DATA ::
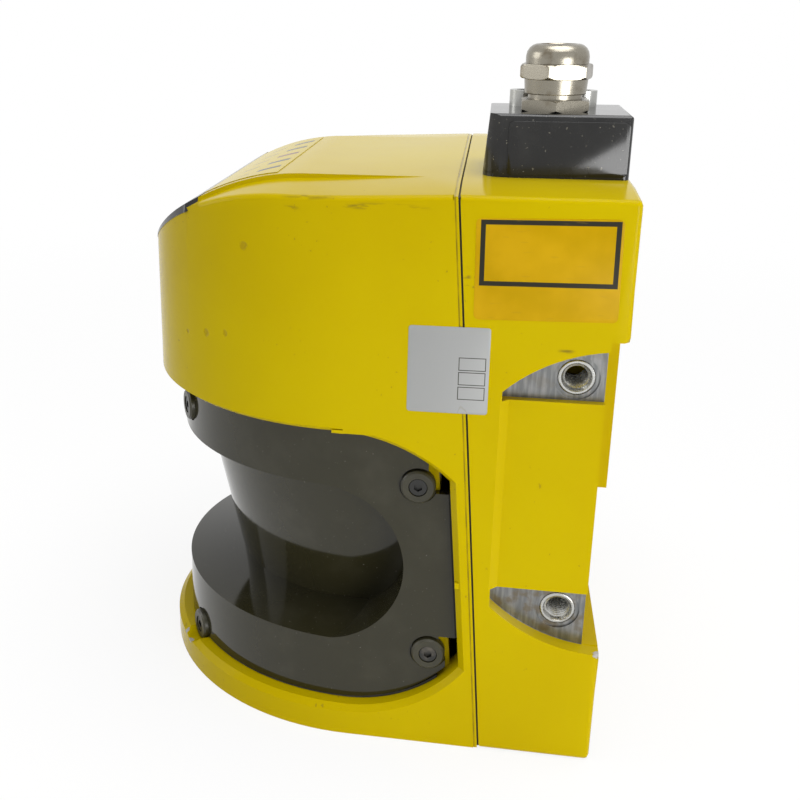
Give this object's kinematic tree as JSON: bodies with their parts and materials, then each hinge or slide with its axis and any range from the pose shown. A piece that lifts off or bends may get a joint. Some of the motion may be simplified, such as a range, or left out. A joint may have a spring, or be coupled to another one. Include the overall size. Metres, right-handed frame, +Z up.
{
  "type": "safety laser scanner",
  "caption": "Box-backed safety scanner with a half-round hood, a dark wrap-round optics cover with a deep view groove, a turning mirror inside and a cable gland on top.",
  "frame": {"origin": "on the base plane, under the scan axis of the turning mirror", "axes": "+Z up along the scan axis, -Y towards the nose of the hood, +Y towards the rear mounting face, +X towards the side with the plug"},
  "size_m": [0.155, 0.16, 0.2238],
  "materials": {
    "yellow_paint": "glossy signal-yellow powder coat",
    "dark_cover": "glossy dark olive-grey moulding",
    "black_plastic": "glossy black",
    "grey_plastic": "matt dark grey",
    "panel_foil": "printed yellow foil",
    "rubber": "matt black",
    "steel": "zinc-plated",
    "black_steel": "black oxide",
    "nickel": "nickel-plated",
    "bare_aluminium": "machined",
    "copper": "enamelled windings",
    "magnet": "matt",
    "circuit_board": "green solder mask",
    "lens_glass": "polished",
    "mirror_glass": "front-silvered"
  },
  "bodies": {
    "root": {"sensor_housing": "yellow_paint", "interface_housing": "yellow_paint", "module_gasket": "rubber", "module_screws": "steel", "optics_cover": "dark_cover", "cover_gasket": "rubber", "cover_collars": "dark_cover", "cover_screws": "black_steel", "display_window": "black_plastic", "status_panel": "panel_foil", "display_board": "circuit_board", "plug_housing": "black_plastic", "plug_gasket": "rubber", "plug_screws": "steel", "plug_connector": "grey_plastic", "header_connector": "grey_plastic", "gland_body": "nickel", "gland_nut": "nickel", "gland_seal": "rubber", "gland_o_ring": "rubber", "gland_locknut": "nickel", "side_inserts": "steel", "rear_inserts": "steel", "main_board": "circuit_board", "interface_board": "circuit_board", "motor_bracket": "bare_aluminium", "motor_bearings": "steel", "motor_stator": "copper", "encoder_sensor": "grey_plastic", "lens_holder": "grey_plastic", "receiver_lens": "lens_glass", "laser_module": "steel", "receiver_board": "circuit_board", "board_standoffs": "nickel", "light_detector": "steel", "window_sensors": "grey_plastic"},
    "mirror_rotor": {"motor_shaft": "steel", "rotor_bell": "bare_aluminium", "rotor_magnet": "magnet", "encoder_disc": "steel", "mirror_carrier": "bare_aluminium", "scan_mirror": "mirror_glass"}
  },
  "joints": [
    {"name": "mirror_spin", "type": "hinge", "parent": "root", "child": "mirror_rotor", "pos_m": [0, 0, 0], "axis": [0, 0, 1], "continuous": true}
  ]
}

WHAT IS REQUIRED :: Each line of the material should be duplicated exactly, please.

RESULT FOR THIS EXERCISE ::
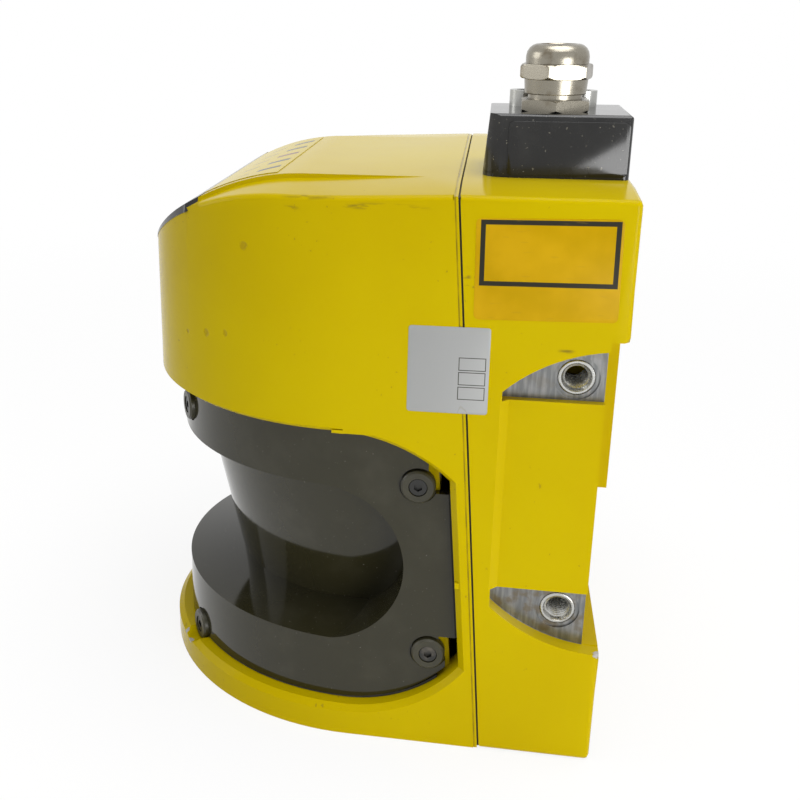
Give this object's kinematic tree as JSON: bodies with their parts and materials, then each hinge or slide with its axis and any range from the pose shown. A piece that lifts off or bends may get a joint. Some of the motion may be simplified, such as a range, or left out. A joint may have a spring, or be coupled to another one. Include the overall size. Metres, right-handed frame, +Z up.
{
  "type": "safety laser scanner",
  "caption": "Box-backed safety scanner with a half-round hood, a dark wrap-round optics cover with a deep view groove, a turning mirror inside and a cable gland on top.",
  "frame": {"origin": "on the base plane, under the scan axis of the turning mirror", "axes": "+Z up along the scan axis, -Y towards the nose of the hood, +Y towards the rear mounting face, +X towards the side with the plug"},
  "size_m": [0.155, 0.16, 0.2238],
  "materials": {
    "yellow_paint": "glossy signal-yellow powder coat",
    "dark_cover": "glossy dark olive-grey moulding",
    "black_plastic": "glossy black",
    "grey_plastic": "matt dark grey",
    "panel_foil": "printed yellow foil",
    "rubber": "matt black",
    "steel": "zinc-plated",
    "black_steel": "black oxide",
    "nickel": "nickel-plated",
    "bare_aluminium": "machined",
    "copper": "enamelled windings",
    "magnet": "matt",
    "circuit_board": "green solder mask",
    "lens_glass": "polished",
    "mirror_glass": "front-silvered"
  },
  "bodies": {
    "root": {"sensor_housing": "yellow_paint", "interface_housing": "yellow_paint", "module_gasket": "rubber", "module_screws": "steel", "optics_cover": "dark_cover", "cover_gasket": "rubber", "cover_collars": "dark_cover", "cover_screws": "black_steel", "display_window": "black_plastic", "status_panel": "panel_foil", "display_board": "circuit_board", "plug_housing": "black_plastic", "plug_gasket": "rubber", "plug_screws": "steel", "plug_connector": "grey_plastic", "header_connector": "grey_plastic", "gland_body": "nickel", "gland_nut": "nickel", "gland_seal": "rubber", "gland_o_ring": "rubber", "gland_locknut": "nickel", "side_inserts": "steel", "rear_inserts": "steel", "main_board": "circuit_board", "interface_board": "circuit_board", "motor_bracket": "bare_aluminium", "motor_bearings": "steel", "motor_stator": "copper", "encoder_sensor": "grey_plastic", "lens_holder": "grey_plastic", "receiver_lens": "lens_glass", "laser_module": "steel", "receiver_board": "circuit_board", "board_standoffs": "nickel", "light_detector": "steel", "window_sensors": "grey_plastic"},
    "mirror_rotor": {"motor_shaft": "steel", "rotor_bell": "bare_aluminium", "rotor_magnet": "magnet", "encoder_disc": "steel", "mirror_carrier": "bare_aluminium", "scan_mirror": "mirror_glass"}
  },
  "joints": [
    {"name": "mirror_spin", "type": "hinge", "parent": "root", "child": "mirror_rotor", "pos_m": [0, 0, 0], "axis": [0, 0, 1], "continuous": true}
  ]
}